Entries with model source code
________________
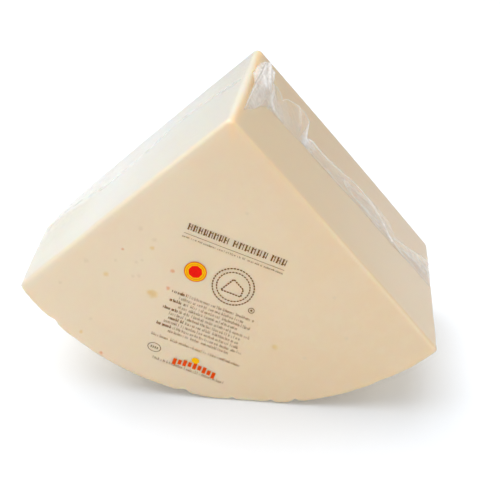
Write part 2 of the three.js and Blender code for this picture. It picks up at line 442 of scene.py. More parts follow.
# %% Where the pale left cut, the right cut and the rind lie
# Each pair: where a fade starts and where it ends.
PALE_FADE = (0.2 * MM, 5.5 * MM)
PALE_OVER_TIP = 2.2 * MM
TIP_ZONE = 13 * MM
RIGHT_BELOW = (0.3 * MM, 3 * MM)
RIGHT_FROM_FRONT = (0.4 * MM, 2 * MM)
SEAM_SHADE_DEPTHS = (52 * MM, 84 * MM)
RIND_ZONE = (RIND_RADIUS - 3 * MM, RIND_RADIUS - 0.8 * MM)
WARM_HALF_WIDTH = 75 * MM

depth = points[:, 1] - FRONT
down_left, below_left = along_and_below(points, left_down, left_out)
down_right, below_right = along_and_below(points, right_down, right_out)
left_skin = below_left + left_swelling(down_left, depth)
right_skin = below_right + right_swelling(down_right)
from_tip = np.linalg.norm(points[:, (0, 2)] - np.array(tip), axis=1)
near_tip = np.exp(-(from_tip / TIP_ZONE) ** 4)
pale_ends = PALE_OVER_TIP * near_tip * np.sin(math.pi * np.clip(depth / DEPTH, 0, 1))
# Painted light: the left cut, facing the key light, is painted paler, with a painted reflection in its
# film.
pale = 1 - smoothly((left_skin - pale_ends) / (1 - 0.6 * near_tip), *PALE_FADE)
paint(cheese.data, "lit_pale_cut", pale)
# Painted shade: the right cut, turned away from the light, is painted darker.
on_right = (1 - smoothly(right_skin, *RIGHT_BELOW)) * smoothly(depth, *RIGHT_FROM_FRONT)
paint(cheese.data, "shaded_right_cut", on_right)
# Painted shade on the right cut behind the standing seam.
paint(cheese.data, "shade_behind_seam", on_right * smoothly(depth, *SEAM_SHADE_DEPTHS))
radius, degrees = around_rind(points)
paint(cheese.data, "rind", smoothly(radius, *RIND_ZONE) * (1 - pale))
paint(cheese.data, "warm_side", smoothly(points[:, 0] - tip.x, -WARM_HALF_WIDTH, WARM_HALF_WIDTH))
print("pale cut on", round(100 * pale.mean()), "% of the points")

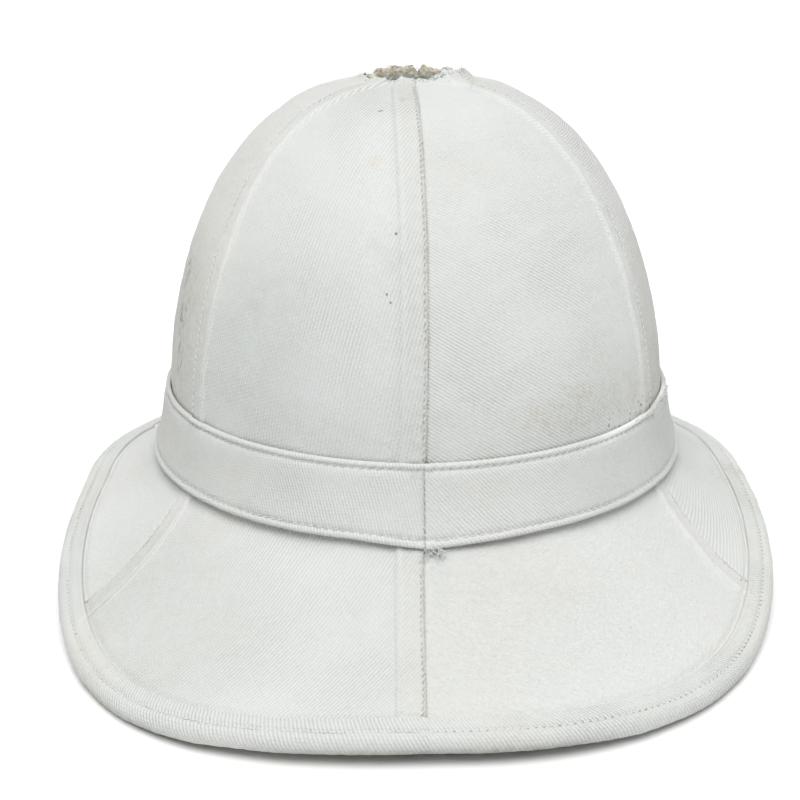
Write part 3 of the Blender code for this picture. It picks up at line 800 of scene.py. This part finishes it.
________________
_PROMPT_:
Show all lines in the entries above where the word "part" appears.

_COMPLETE RESPONSE_:
Write part 2 of the three.js and Blender code for this picture. It picks up at line 442 of scene.py. More parts follow.
Write part 3 of the Blender code for this picture. It picks up at line 800 of scene.py. This part finishes it.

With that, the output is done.